II. Essential Documents for Import Customs Clearance

The core import documentation mirrors export requirements: import declaration form, commercial invoice, packing list, sales contract, and bill of lading (sea freight) or airway bill (air freight). The key difference lies in more complex regulatory conditions — most imported goods require automatic import licenses or corresponding inspection and quarantine procedures.

The bill of lading is the critical title document for import clearance. The original bill of lading or telex release copy must be presented. If the consignee on the bill of lading differs from the declaring entity on the customs form, a consignee registration or endorsement transfer is required. Many import rejections stall at this bill-of-lading matching step.

The certificate of origin is essential for preferential tariff treatment. If imported goods originate from countries with which China has a free trade agreement, a valid certificate of origin can deliver tariff reductions — for example, ASEAN FTA rates can be 10-15 percentage points lower than MFN rates. The certificate must be issued before or at the time of shipment; retroactive issuance requires a supplementary explanation from the exporting country''s competent authority.

III. Nine Common Reasons for Customs Rejection

1. HS Code Misclassification: Incorrect commodity classification is the most frequent rejection cause. Examples include classifying multi-function equipment under a single-function code, or misclassifying materials. Any HS code change requires amending the declaration before resubmission — there is no "release first, amend later" workaround.

2. Abnormal Declared Value: When the declared price deviates significantly from the normal price range for comparable goods, the system automatically rejects the entry and requests price justification. This commonly occurs with related-party transactions, free samples, and second-hand equipment at non-standard valuations.

3. Missing License or Permit: Licensed goods submitted without electronic license data. Regulatory conditions for certain commodities can change with policy updates — a product that required no license six months ago may now be on the controlled list.

4. Incomplete Specifications: The four essential elements (brand, model, material, intended use) are missing or non-standard. Some customs offices impose additional formatting requirements — for instance, brands cannot be listed as unbranded but must state no registered Chinese brand name.

5. Trade Term vs. Freight Contradiction: Logical inconsistencies — FOB terms with no freight reported, or CIF terms with zero freight — will inevitably trigger rejection. For FOB exports where freight and insurance are borne by the foreign buyer, estimated amounts must still be filled in for statistical purposes.

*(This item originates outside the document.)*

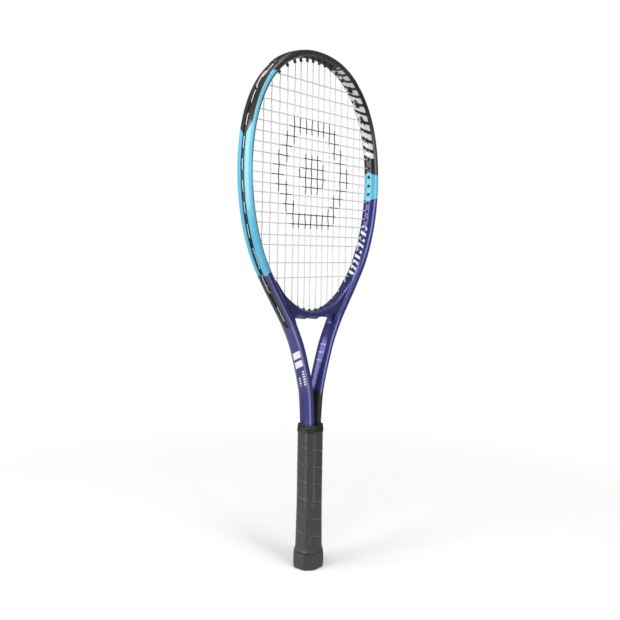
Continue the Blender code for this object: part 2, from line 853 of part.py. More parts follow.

6. Quantity Unit Mismatch: The legal unit of measurement on the declaration form differs from the invoicing unit. For example, a commodity with the legal unit kilogram but invoiced per piece requires both the legal unit (kg) and the transactional unit (pieces) to be declared.

7. Incorrect Duty/Tax Treatment: General trade subject to dutiable should not be declared as fully exempt. Processing trade duty treatment must correspond to the trade mode. The trade mode, tax treatment type, and levy method must all be consistent.

8. Incorrect Place of Origin/Destination: For export, the domestic place of origin must be the actual production or shipping location, not simply the company registration address. For import, if the destination is declared as a port city when the actual destination is inland, this can affect post-clearance supervision.

9. Electronic Data Expiry: If electronic declaration data is submitted but physical documents are not presented to the on-site customs office within the prescribed period (typically 14 days), the electronic entry is automatically cancelled. The entire declaration must then be resubmitted.

IV. Practical Recommendations for Document Management

We recommend establishing a per-shipment documentation checklist, verifying each item before submission. High-risk goods (licensed, dutiable, inspection-required) should undergo dual-review. Conduct an annual customs error rate analysis to identify recurring mistake patterns and target them for improvement. The more disciplined your document management, the smoother your customs clearance — this is not a slogan but a fact repeatedly validated in every rejected declaration case.